Features and promotions like these have increasingly stratified the broadcast day, giving it signposts and familiarity, and pushing Radio K further and further from the kind of free-form roots that can make college radio by turns exhilarating and trying. An unpolished appeal nevertheless continues to pervade the broadcasts, in the unpredictable skip of a vinyl record and in the inevitable on-air goofs of a student staff publicly learning how to do what they want to do. On holidays, when the station is purely free-form, it is easy to get carried away by the freedom of it all, and to think that maybe Radio K’s delicate equilibrium between liberty and listenability might be productively tweaked a bit more to the incautious side.
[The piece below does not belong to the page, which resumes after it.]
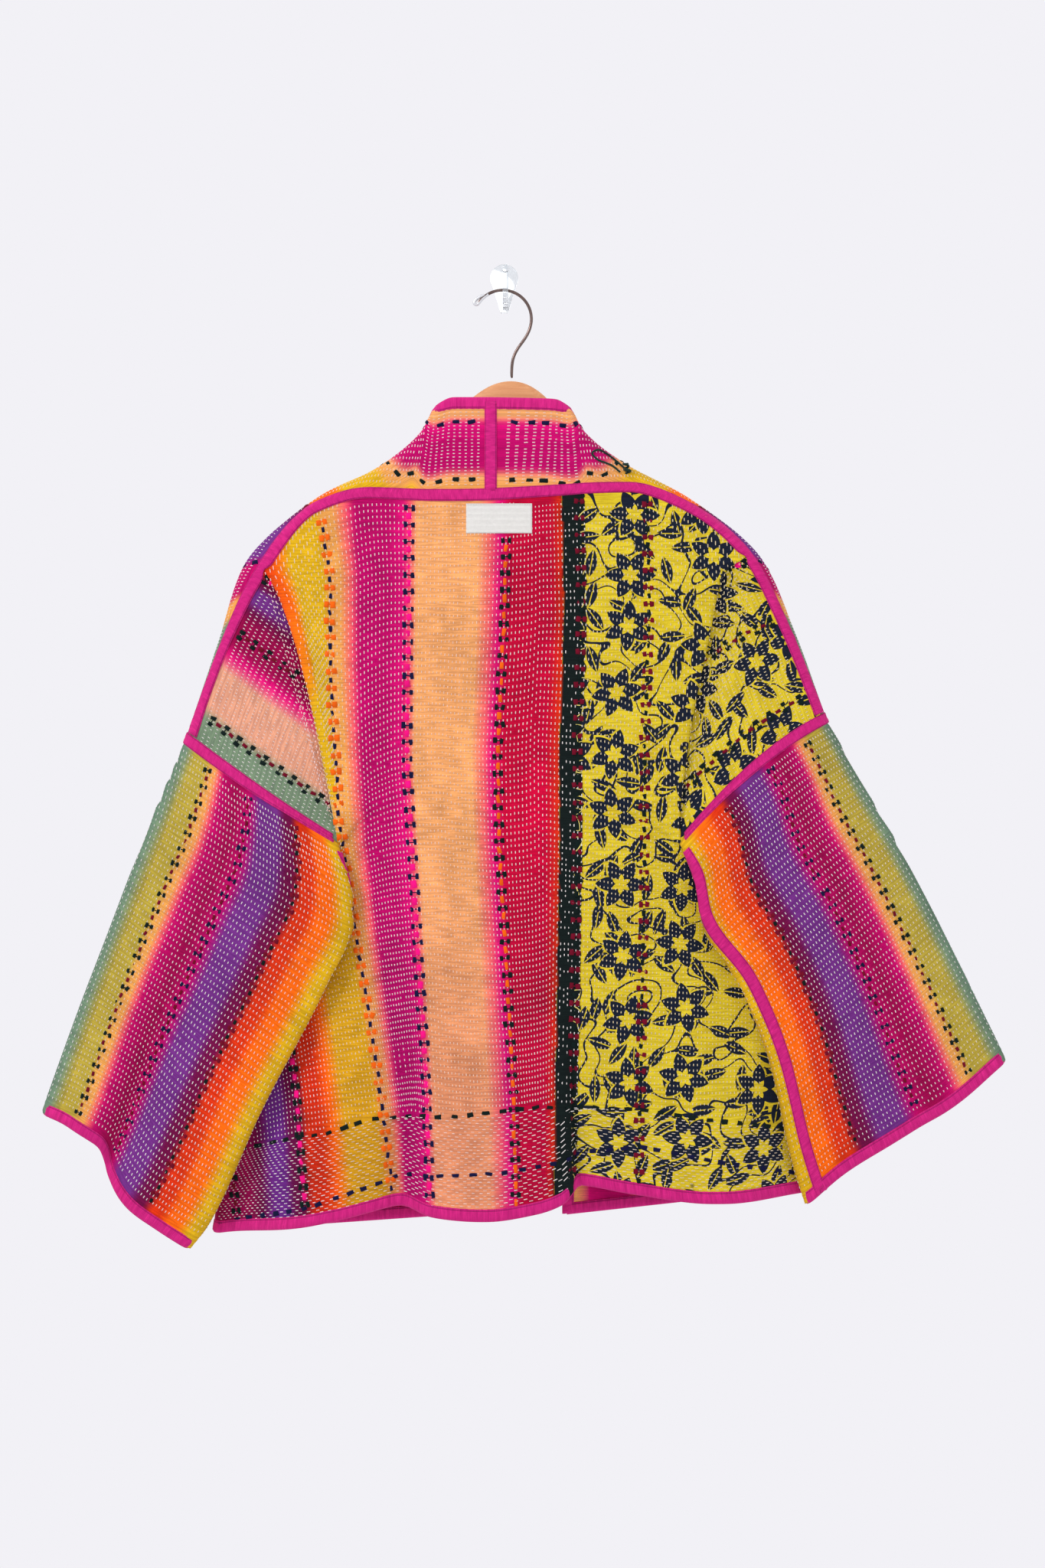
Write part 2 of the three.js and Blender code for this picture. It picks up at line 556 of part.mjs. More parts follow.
// Solid between two grids of the same size. The quads of its second half can be split the other way,
// so that both sides of a folded tape follow the facets of one cloth.
function between(bottom, top, folded = false) {
  const rows = bottom.length;
  const columns = bottom[0].length;
  const n = rows * columns;
  const faces = [];
  const quad = (a, b, c, d) => faces.push([a, b, c], [a, c, d]);
  const other = (a, b, c, d) => faces.push([a, b, d], [b, c, d]);
  const id = (i, j) => i * columns + j;
  for (let i = 0; i + 1 < rows; i++) {
    for (let j = 0; j + 1 < columns; j++) {
      const [a, b, c, d] = [id(i, j), id(i + 1, j), id(i + 1, j + 1), id(i, j + 1)];
      const add = folded && j >= columns / 2 ? other : quad;
      add(a, b, c, d);
      faces.push(...faces.slice(-2).map((face) => face.map((k) => n + k).reverse()));
    }
    quad(id(i, 0), n + id(i, 0), n + id(i + 1, 0), id(i + 1, 0));
    const last = columns - 1;
    quad(id(i, last), id(i + 1, last), n + id(i + 1, last), n + id(i, last));
  }
  for (let j = 0; j + 1 < columns; j++) {
    quad(id(0, j), id(0, j + 1), n + id(0, j + 1), n + id(0, j));
    const last = rows - 1;
    quad(id(last, j), n + id(last, j), n + id(last, j + 1), id(last, j + 1));
  }
  const made = geometry([...top.flat(), ...bottom.flat()], faces);
  if (volume(made) < 0) {
    made.setIndex(faces.map(([a, b, c]) => [a, c, b]).flat());
    made.computeVertexNormals();
  }
  return made;
}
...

But mostly one wonders at the station’s ability to create an actual, solid community out of a format that is not only an anomaly in the corporate radio world, but which also fundamentally depends for its existence on the fragility of vibrations conducted through the air. The AM signal, due to FCC regulations, must cease broadcasting at sunset, and in the summer you can almost imagine the last few notes suspended, momentarily, before they diffuse into the hazy still of evening, into the ether in which we, too, live. “It is there that music floats,” as Alberto Savinio once wrote, to which we might add that it is there, in Minneapolis and beyond, that a vital and participatory community thrives.